=== Exercise description ===
Report how many lines contain the word "parts"; answer with the number only.

=== Working data ===
## BEGIN
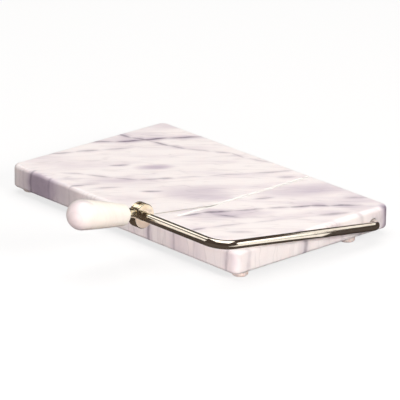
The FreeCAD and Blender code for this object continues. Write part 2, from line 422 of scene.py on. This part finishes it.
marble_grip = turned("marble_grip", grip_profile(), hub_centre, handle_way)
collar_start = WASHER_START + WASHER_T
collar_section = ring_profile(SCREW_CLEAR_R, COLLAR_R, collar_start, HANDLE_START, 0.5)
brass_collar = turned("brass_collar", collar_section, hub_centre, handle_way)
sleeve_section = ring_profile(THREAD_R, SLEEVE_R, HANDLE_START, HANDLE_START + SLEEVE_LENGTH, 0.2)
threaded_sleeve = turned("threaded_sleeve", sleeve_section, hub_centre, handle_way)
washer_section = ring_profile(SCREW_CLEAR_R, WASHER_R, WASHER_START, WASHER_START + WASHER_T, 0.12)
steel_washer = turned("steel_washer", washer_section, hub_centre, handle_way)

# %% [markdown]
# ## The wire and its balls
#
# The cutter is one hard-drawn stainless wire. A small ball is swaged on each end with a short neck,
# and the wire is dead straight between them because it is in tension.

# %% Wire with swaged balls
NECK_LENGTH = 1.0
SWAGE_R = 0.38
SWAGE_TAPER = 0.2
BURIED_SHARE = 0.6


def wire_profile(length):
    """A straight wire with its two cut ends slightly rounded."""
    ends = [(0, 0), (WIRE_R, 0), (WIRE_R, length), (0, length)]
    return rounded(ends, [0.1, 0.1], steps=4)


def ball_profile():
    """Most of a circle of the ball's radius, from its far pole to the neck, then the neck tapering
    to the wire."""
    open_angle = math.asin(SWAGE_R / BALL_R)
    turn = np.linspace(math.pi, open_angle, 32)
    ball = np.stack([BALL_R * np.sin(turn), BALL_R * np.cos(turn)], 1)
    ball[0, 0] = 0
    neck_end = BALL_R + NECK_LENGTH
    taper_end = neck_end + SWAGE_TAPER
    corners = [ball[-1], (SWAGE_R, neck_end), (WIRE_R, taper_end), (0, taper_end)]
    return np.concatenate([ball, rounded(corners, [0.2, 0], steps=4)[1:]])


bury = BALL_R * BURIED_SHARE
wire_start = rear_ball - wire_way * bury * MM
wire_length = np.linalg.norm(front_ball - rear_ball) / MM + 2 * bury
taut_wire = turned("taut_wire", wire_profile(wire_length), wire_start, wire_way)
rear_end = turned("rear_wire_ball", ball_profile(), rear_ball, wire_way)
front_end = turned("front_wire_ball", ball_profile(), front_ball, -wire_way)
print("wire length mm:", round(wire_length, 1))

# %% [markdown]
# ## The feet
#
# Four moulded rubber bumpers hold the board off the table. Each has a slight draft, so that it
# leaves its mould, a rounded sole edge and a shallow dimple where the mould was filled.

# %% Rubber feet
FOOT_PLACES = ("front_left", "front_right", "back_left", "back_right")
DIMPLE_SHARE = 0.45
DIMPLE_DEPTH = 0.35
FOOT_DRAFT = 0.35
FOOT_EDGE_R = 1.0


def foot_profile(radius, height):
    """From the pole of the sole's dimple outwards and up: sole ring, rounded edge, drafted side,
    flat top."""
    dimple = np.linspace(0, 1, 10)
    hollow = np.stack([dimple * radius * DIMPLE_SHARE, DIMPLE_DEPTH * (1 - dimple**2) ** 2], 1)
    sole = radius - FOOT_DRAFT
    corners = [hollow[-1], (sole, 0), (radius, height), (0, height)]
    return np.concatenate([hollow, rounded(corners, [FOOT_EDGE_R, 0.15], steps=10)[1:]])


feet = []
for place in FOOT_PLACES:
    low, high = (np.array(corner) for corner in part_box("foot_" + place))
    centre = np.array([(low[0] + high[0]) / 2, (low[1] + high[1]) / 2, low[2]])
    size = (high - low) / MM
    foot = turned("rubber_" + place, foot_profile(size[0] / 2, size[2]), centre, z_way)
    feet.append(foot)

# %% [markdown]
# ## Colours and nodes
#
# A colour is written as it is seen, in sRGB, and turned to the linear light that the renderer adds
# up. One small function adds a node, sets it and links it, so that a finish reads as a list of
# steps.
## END
## BEGIN
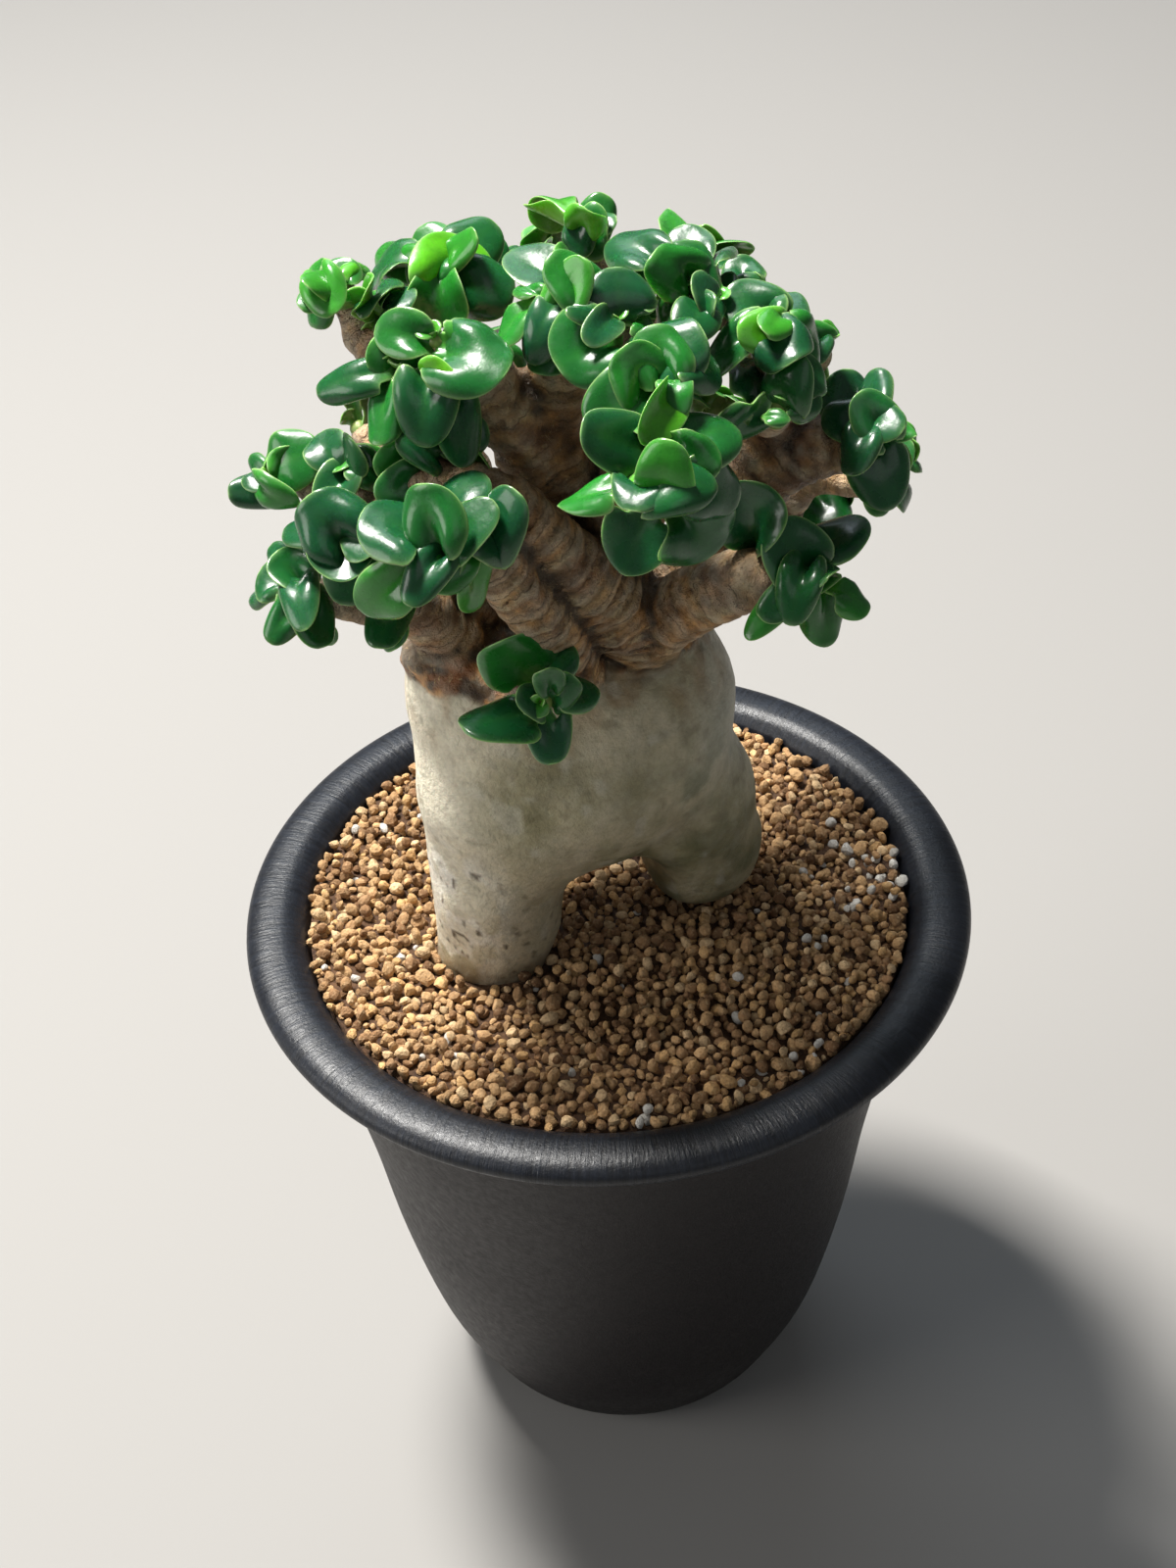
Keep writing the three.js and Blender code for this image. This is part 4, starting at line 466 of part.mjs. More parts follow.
## END
## BEGIN
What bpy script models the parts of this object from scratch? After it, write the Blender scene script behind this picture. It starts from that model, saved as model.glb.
## END
=== Worked answer ===
2